Remembering Brad Will and Oaxaca
Brad Will
cross posted from dailyKos
Brad Will, an Indymedia journalist from New York, was shot to death in Oaxaca, Mexico, on October 27, 2006. He was in Oaxaca to video protests against Governor Ulises Ruiz that paralyzed Oaxaca throughout the summer and the fall. No arrests have been made in the case. And, apparently, there is no investigation either. In fact, as Oaxaca has faded from the media, questions about this and other homicides and disappearances seem further than ever from being answered.
This from El Universal:
Almost four months after U.S. video-journalist Brad Will was killed while filming protests in Oaxaca, members of the Will family have arrived in Mexico City to push federal and state authorities to get serious about bringing their son and brother´s murderers to justice.
"Our goal is for there to be a legitimate investigation," said Kathy Will, mother of the 36-year-old New York-based journalist who was shot to death on October 27, 2006. "There hasn´t been one."
How can this kind of thing happen?
Wills' family arrived on Tuesday in Oaxaca.
In the city of Oaxaca, the family plans to meet with Lizbeth Caña, the controversial state prosecutor who has refused to pursue photographic evidence implicating municipal employees of Santa Lucía del Camino, the pueblo where Brad Will was shot.
Instead, Caña has suggested that members of the Oaxaca People´s Assembly (APPO) killed Will at close range.
The Will family isn´t buying that theory.
"It´s pretty obvious that they (Oaxaca state officials) are covering up for their own paramilitaries, who were instructed by somebody at some level to disrupt the protests," Hardy Will says. "Men were going around without uniforms shooting and killing protesters."
Alas, the Wills family isn't alone in wanting answers an investigation might provide. There were numerous people killed during the Oaxaca protests, and numerous others who were disappeared.
Hardy and Kathy [Wills] are both aware that at least 20 other families are going through the same thing as a result of the Oaxaca unrest of 2006.
"Brad was one of three killed that day," Kathy Will. "And how many were killed before and after that without any investigations? Whatever the number is, it´s disgraceful."
There are many accounts of Brad Will's death. This Wikipedia account has its sources in its footnotes.

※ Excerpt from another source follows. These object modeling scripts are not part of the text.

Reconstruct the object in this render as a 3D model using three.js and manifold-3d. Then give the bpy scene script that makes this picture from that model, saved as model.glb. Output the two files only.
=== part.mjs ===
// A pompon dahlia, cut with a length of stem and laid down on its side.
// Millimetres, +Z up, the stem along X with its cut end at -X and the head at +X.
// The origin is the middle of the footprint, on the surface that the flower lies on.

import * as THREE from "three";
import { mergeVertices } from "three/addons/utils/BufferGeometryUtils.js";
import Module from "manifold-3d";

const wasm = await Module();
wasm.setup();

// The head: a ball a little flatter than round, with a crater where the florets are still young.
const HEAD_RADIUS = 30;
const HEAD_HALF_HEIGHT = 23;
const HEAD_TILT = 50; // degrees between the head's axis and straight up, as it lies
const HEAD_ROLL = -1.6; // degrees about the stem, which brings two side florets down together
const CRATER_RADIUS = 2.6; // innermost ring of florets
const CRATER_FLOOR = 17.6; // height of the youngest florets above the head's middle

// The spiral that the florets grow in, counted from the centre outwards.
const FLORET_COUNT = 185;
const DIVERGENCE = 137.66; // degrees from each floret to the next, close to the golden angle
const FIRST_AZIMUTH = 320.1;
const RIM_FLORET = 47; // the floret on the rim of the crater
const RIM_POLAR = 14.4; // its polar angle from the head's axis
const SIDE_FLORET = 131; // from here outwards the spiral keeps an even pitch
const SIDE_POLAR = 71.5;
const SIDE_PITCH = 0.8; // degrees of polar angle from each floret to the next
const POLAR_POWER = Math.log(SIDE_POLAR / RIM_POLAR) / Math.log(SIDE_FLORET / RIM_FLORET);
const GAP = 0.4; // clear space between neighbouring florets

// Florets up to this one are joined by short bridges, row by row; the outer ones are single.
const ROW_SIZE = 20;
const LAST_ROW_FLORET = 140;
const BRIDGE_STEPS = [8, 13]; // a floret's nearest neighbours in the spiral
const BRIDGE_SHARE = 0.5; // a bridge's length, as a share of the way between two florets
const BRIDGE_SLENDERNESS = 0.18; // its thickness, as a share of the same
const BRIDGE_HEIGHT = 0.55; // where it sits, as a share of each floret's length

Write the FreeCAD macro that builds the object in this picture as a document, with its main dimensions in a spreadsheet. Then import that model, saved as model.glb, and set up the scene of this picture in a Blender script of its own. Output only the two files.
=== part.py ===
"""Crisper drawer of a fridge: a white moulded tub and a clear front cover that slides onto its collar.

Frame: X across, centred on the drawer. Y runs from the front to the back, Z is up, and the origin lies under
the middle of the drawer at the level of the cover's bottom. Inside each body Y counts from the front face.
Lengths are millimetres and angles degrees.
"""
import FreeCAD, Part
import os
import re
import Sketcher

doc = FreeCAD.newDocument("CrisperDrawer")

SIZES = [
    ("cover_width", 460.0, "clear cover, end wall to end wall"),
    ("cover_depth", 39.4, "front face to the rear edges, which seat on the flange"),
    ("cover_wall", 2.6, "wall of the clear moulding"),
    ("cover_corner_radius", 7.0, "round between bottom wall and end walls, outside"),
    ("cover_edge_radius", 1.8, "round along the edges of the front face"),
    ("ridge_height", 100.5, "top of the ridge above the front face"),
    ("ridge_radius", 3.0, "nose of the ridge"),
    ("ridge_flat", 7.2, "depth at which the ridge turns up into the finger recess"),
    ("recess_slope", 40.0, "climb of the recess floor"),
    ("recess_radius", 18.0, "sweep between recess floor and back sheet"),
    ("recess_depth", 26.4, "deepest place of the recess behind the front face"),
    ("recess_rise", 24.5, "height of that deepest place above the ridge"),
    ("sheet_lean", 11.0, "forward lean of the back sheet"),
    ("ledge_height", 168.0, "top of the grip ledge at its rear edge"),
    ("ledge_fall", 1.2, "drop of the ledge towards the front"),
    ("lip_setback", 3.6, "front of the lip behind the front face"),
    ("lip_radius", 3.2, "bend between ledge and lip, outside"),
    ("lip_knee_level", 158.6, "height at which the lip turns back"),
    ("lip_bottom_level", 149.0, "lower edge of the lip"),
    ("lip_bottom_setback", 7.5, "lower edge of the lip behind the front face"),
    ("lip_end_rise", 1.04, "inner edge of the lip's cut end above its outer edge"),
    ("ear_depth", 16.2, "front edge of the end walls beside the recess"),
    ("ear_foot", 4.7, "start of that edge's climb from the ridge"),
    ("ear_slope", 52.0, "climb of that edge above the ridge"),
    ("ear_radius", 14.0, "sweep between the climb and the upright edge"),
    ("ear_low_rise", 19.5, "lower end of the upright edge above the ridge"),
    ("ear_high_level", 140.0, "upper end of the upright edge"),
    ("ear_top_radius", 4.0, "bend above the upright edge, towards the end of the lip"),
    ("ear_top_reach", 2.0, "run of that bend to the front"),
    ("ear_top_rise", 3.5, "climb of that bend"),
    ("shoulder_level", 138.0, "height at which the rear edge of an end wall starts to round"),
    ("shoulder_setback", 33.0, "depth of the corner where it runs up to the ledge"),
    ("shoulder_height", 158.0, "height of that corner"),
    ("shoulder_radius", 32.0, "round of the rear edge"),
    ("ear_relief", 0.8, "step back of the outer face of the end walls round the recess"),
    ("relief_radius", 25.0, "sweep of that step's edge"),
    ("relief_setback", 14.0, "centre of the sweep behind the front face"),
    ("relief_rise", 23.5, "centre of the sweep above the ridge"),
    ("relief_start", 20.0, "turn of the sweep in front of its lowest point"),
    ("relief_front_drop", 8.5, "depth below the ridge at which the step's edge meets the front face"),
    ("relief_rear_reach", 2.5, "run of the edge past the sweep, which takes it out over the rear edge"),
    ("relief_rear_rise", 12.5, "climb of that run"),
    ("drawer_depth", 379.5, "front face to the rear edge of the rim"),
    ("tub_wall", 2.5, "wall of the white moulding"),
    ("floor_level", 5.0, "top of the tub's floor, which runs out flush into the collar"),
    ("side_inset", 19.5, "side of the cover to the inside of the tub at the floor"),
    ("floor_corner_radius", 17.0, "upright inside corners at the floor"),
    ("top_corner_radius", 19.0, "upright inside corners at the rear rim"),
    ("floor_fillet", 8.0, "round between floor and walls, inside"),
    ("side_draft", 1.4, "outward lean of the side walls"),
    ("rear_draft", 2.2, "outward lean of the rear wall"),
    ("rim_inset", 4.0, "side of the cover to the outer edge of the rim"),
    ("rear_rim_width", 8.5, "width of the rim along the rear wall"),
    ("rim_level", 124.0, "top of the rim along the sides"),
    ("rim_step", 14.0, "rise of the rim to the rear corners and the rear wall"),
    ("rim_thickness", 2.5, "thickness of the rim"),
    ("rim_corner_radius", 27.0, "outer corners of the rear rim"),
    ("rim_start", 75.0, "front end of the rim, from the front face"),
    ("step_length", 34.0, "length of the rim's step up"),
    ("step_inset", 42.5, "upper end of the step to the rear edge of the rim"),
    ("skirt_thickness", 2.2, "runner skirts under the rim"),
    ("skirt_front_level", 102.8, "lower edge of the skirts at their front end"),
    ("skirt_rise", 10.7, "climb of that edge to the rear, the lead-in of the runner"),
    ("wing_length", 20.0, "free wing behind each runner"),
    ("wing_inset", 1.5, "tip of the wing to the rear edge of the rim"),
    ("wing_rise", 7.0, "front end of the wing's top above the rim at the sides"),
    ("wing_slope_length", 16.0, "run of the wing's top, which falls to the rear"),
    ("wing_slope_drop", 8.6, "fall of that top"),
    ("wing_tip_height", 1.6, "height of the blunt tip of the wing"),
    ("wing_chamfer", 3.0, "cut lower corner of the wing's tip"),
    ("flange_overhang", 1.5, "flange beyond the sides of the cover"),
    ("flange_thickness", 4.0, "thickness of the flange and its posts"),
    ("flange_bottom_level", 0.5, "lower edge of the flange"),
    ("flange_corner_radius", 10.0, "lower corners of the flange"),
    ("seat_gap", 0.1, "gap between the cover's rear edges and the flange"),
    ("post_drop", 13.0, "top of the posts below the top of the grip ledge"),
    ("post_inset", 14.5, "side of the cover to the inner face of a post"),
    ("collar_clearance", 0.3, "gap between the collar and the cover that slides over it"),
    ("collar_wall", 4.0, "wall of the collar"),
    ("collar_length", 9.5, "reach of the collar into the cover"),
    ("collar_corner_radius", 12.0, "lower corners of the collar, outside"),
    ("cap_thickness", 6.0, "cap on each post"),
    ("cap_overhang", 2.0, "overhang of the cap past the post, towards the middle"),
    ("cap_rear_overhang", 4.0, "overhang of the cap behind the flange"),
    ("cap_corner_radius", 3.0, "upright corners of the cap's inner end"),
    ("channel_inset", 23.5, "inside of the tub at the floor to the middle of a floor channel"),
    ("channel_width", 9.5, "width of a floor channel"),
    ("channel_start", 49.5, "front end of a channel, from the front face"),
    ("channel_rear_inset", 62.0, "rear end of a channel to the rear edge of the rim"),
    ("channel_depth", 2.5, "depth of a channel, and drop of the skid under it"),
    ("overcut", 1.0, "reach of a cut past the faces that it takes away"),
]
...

On October 27, he was videotaping near a barricade erected by pro-strike protesters when gunmen approached and opened fire. Will was shot twice and died while he was being carried away from the area. Along with Will, two protesters – Esteban Zurita López and teacher Emilio Alonso Fabián – were also killed. Several others were injured. Mexican daily newspaper El Universal published photos of the suspected gunmen, who are believed to be local officials. [7][8].
A Oaxaca news organization has claimed that Pedro Carmona, a local politician and member of the Institutional Revolutionary Party, shot Brad Will.[9] [10] During a news conference on October 29, Oaxaca mayor Manuel Martínez said that four men, all local public officials, were being detained in connection with the shooting.[11]
Those four men were ultimately released. No investigation was completed. And there have been no arrests in connection with any of the demonstrators who were killed or disappeared.
Has the US Government had any contact with the Mexican Government about this homicide of a US citizen? President Calderon, according to a March 14 Washington Post story preceding Bush's visit to Merida was to discuss difficult issues with Bush.
Mexican President Felipe Calderón chided President Bush on Tuesday for trying to build a wall between their two countries and lamented that the American leader never made Mexico the priority he once promised it would become during his presidency.
As he welcomed Bush for their first meeting since taking office in December, Calderón set a polite but firm tone, raising some of the toughest issues in U.S.-Mexican relations. The comments at a ceremony for Bush's arrival underscored the difficulties that lie ahead in two days of talks between the leaders.
If Brad Will's death was a topic between the two-- it might deserve to be one of the "toughest issues in US-Mexican relations"--it has never been reported.
This story of official laissez faire and inaction has a creepy parallel. It reminds of Charles Horman, a US journalist who disappeared in Chile in the aftermath of the coup that overthrew Salvador Allende in 1973. Horman's story was told in the Costa Gavras film Missing. And the issue who killed Horman and the role of the CIA in his death has never been resolved.
There need to be answers to Brad Will's death. And there need to be answers about the other Oaxaca deaths and disappearances. And beyond that, there needs to be justice. I'm not betting that we'll ever see that. Sadly, it's likely that the entire matter will eventually just fade away.